There wasn’t a lot of principle flying around in the winter of 1994-95.
The owners had pushed the players into threatening to call a stupid strike. The players misjudged the owners and the public mood and struck anyway. The owners stonewalled, cancelled the rest of the season and the playoffs. All but one of the owners recruited “replacement teams” filled with minor leaguers (some of them virtually blackmailed into it) and long-retired players (some in their late 40s) and trotted them out on the field for Spring Training of 1995.
And Sparky Anderson said no.
The Hall of Fame manager of the Reds and Tigers passed away Thursday, and his successes with both franchises were worthy of all the accolades he’s receiving posthumously. But not prominent in these recollections is what Sparky Anderson did when the proverbial rubber met the road in that dark March of 1995, when the owners were ready to put a guy who was on Anderson’s first Cincinnati team in 1970 on the mound a quarter century later and pretend it was still the Major Leagues.
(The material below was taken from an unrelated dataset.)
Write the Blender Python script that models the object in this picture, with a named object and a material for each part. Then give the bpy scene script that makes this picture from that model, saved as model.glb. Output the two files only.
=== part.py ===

Sparky Anderson said he didn’t want to pick sides in a labor dispute, that his only interest was the integrity of the game, but he just couldn’t participate in the “replacement” season. So, much to the horror of his management and the game’s, he took an unpaid leave of absence as manager of the Detroit Tigers. When a court ruling forced a settlement on the owners and the “replacements” vanished, Sparky came back for a troubled year in which ownership looked at him suspiciously and even some fans took out on him their frustrations about the strike. It would be his last season managing.
As suggested earlier, in terms of principled action there wasn’t much for Anderson’s gesture to compete with that nuclear winter and spring. The Orioles’ Peter Angelos refused to field a replacement team, but it was suggested that he had multiple motivations in so doing because a season of Baltimore baseball with Cal Ripken on the sidelines on strike would have taken the heart out of (and probably technically ended) Ripken’s pursuit of what was then Lou Gehrig’s consecutive games-played streak.
Thus Sparky Anderson was the conscience of the game in that awful time, and although hardly as destructive to his future associations with the sport, his actions of 1995 were in the same broad category as Curt Flood’s had been in the pursuit of a player’s right to have a say in where he played. Sparky’s decision was completely in character with the rest of his baseball life. It isn’t mentioned on his plaque at the Hall of Fame and probably shouldn’t be, but at this of all times it should be remembered alongside the World Championships and the unforgettable persona.